I’m falling in love with white tea. It seems strange even to me, because this is the lightest and mildest tea, while the coffee that I also love is the strong brew produced by a French press.
White tea is the least processed.
Unlike most of my love affairs, this one is based not only on taste but also on the potential health benefits. I reported here a couple of years ago that tea enhances insulin activity. Green tea was the basis of that report. The U.S. Department of Agriculture discovered that it contains high levels of a disease-fighting antioxidant, epigallocatechin gallate.
Now, researchers at Oregon State University’s Linus Pauling Institute in Corvallis have discovered that white tea has even more epigallocatechin gallate than green tea has.
Tea infused from the leaves of the Camellia sinensis plant is the world’s most popular beverage after water. The darker the tea, the more processing it has undergone, and the more processing, the more antioxidants are lost.
Most of the tea that we drink is the most highly processed type, black tea. Oxidized — fully fermented — black tea is relatively low in its concentrations of catechins.
Green teas is less processed, but its leaves are withered by air drying. This results in higher concentrations of catechins than black teas have but lower than those in white teas.
The least processed teas, white teas, are unfermented teas made from young tea leaves or buds. They are steamed immediately after harvest to inactivate polyphenol oxidase and then dried.
Scientists have been studying green tea for a decade. Their research shows that it may prevent cancer, lower blood cholesterol, and control high blood pressure. It may even prevent cavities and fight viruses. The few scientists studying white tea, most notably those at the Linus Pauling Institute, have shown in animal models that white tea is better at preventing colon cancer than green tea.
Dr. Andrew Weil says that white tea is the lowest in caffeine of any type of tea. Other sources say that white tea is higher.
- Anderson RA., Polansky MM. “Tea enhances insulin activity.” J Agric Food Chem 50:7182-6 (2002). Abstract online at PubMed.
- Santana-Rios G, Orner GA, Xu M, Izquierdo-Pulido M, Dashwood RH. “Inhibition by white tea of 2-amino-1-methyl-6-phenylimidazo[4,5-b]pyridine-induced colonic aberrant crypts in the F344 rat.” Nutr Cancer. 2001;41(1-2):98-103. Abstract online at PubMed.
- Santana-Rios G, Orner GA, Amantana A, Provost C, Wu SY, Dashwood RH. “Potent antimutagenic activity of white tea in comparison with green tea in the Salmonella assay.” Mutat Res. 2001 Aug 22;495(1-2):61-74. Abstract online at PubMed.

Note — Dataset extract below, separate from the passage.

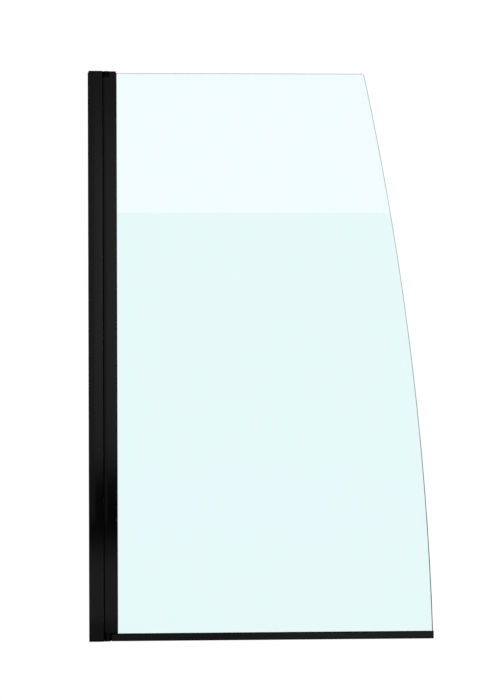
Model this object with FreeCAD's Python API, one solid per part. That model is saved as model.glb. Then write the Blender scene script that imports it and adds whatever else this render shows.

- Dashwood WM, Orner GA, Dashwood RH. “Inhibition of ß-catenin/Tcf activity by white tea, green tea, and epigallocatechin-3-gallate (EGCG): minor contribution of H2O2 at physiologically relevant EGCG concentrations.” Biochem Biophys Res Commun. 2002 Aug 23;296(3):584-8. Abstract online at PubMed.
- Orner GA, Dashwood WM, Blum CA, Diaz GD, Li Q, Dashwood RH. “Suppression of tumorigenesis in the Apcmin mouse: down-regulation of ß-catenin signaling by a combination of tea plus sulindac.” Carcinogenesis. 2003 Feb;24(2):263-7. Abstract online at PubMed.